In the end, the Second Circuit here decides not to answer this "open question" and concludes that it was harmless under both tests.
And the court's harmless error analysis saddens me. Clearly, the court believes that this guy is guilty and does not want to give him another trial. As a result, the whole analysis feels completely outcome-determinative. I mean, these two erroneously admitted pieces of evidence represented the most important evidence in the case. They were precisely what the prosecution relied upon in summation to convict him. Certainly, petitioner was caught running from the scene and in possession of the victim's jewelry. That is strong circumstantial evidence. But circumstantial nonetheless. The court also places a lot of emphasis on petitioner's "oral confession." But this oral confession was the police telling petitioner what they believed happened and petitioner saying, "Yes, that's the way it happened." Not the most compelling confession.
And the worst part about the decision for habeas petitioners is how hard the court works to push aside every harmless error approach that looks at the impact of the evidence on the case.
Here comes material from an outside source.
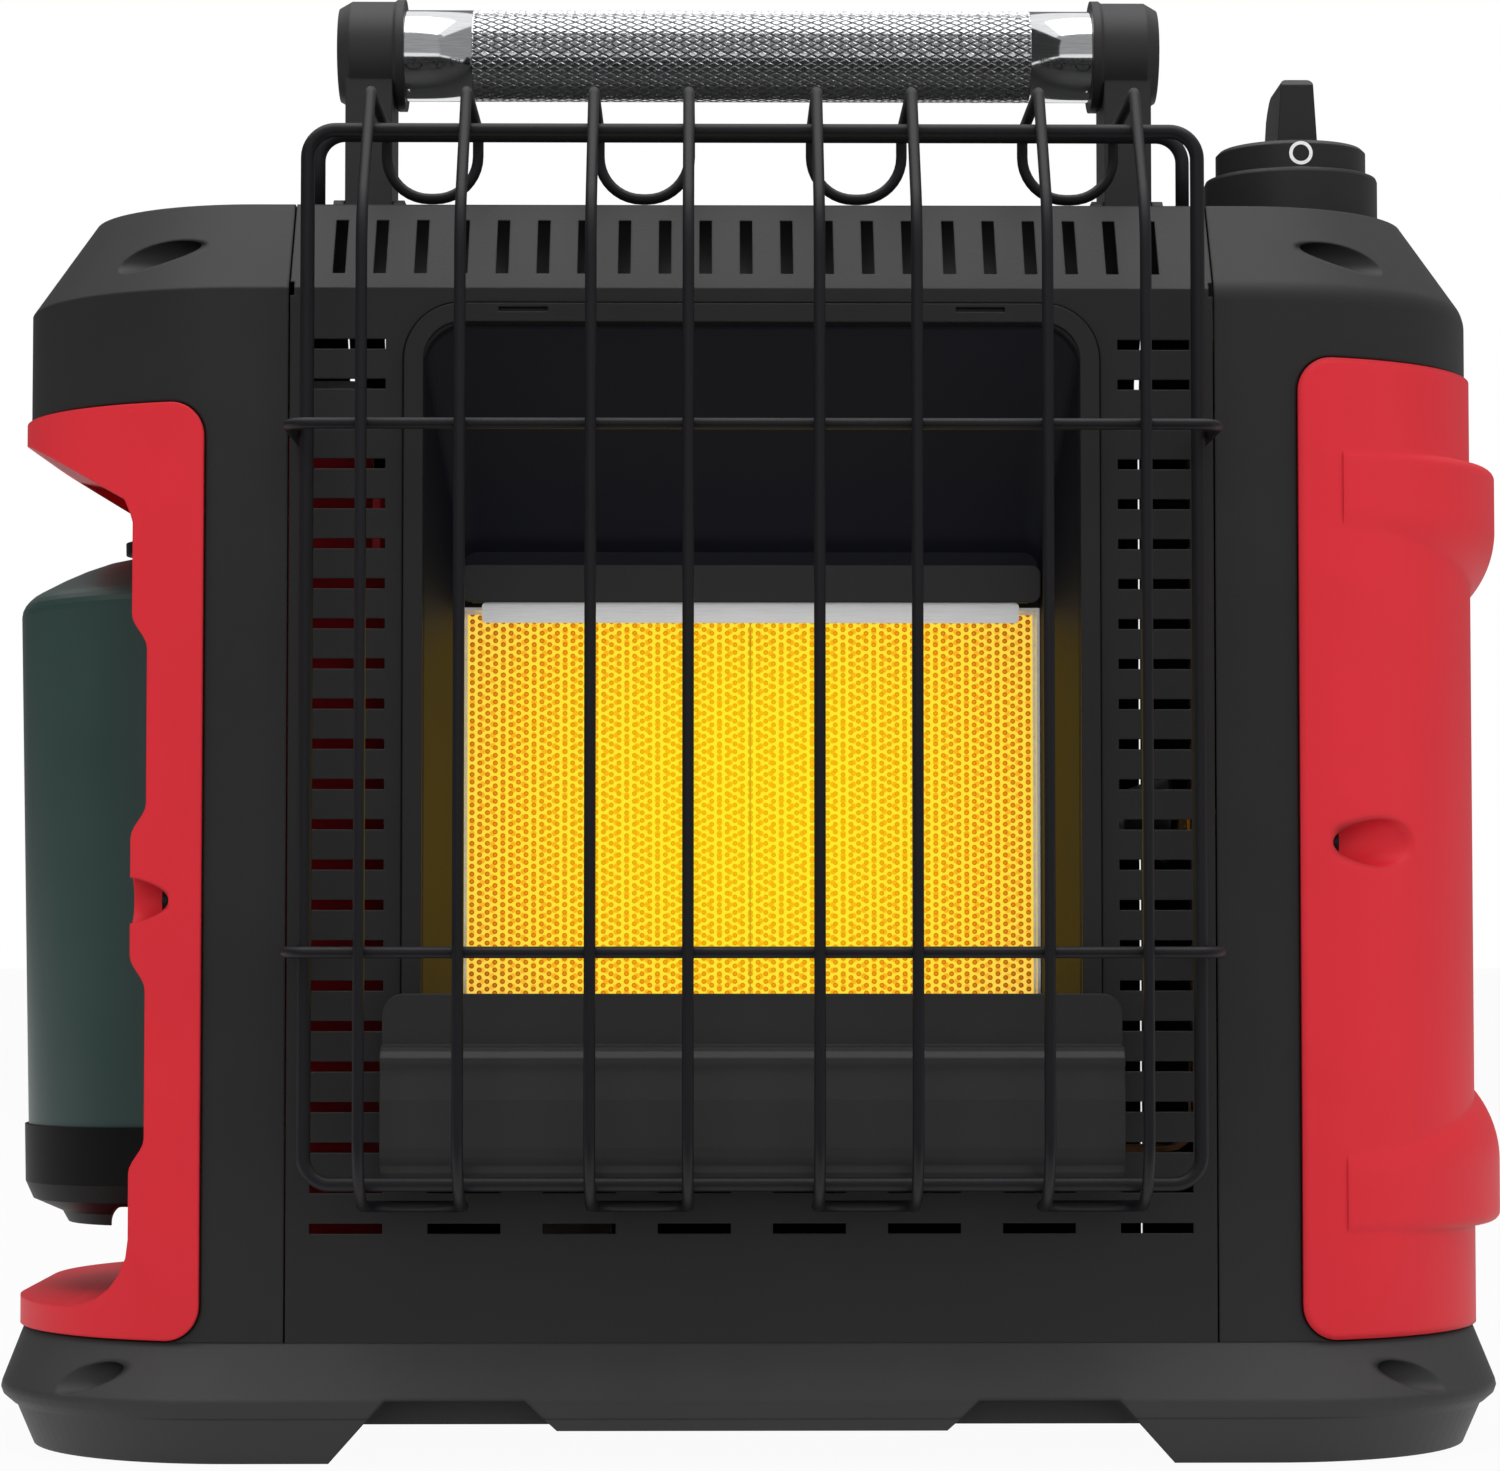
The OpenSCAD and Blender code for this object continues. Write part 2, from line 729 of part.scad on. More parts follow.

Those clearly were in petitioner's favor here. Rather, the court repeatedly emphasizes that, over the years, the single most important factor has become the strength of the remaining evidence. Okay, that's great. But do these other factors not matter at all?
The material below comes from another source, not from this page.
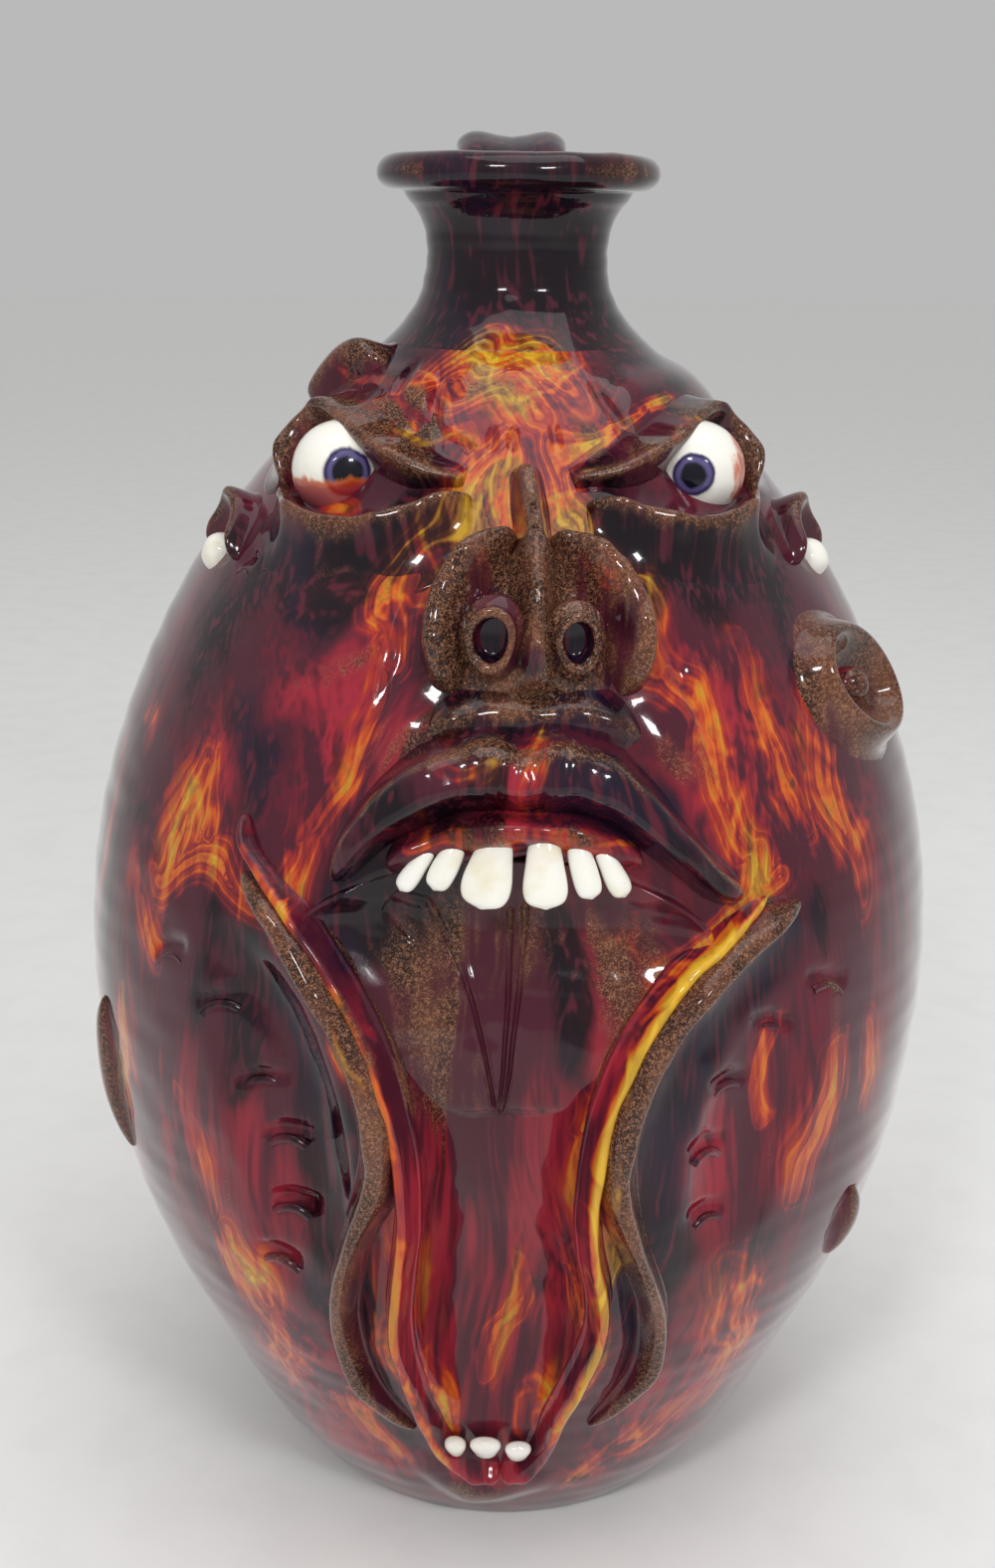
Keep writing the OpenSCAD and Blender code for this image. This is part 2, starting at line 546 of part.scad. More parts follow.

I guess it really is a tug of war between a sense of fairness vs. a sense of practicality. It simply cannot be said that the trial was fair as a result of these two significant constitutional violations. But knowing everything that is known, there really wasn't too much of a question of guilt. The court essentially stated that, practically speaking, the guy's guilty, so we aren't going to force the State to go through the expense of a new trial. In doing so, significant questions about the fairness of the process got swept aside. Makes me sad.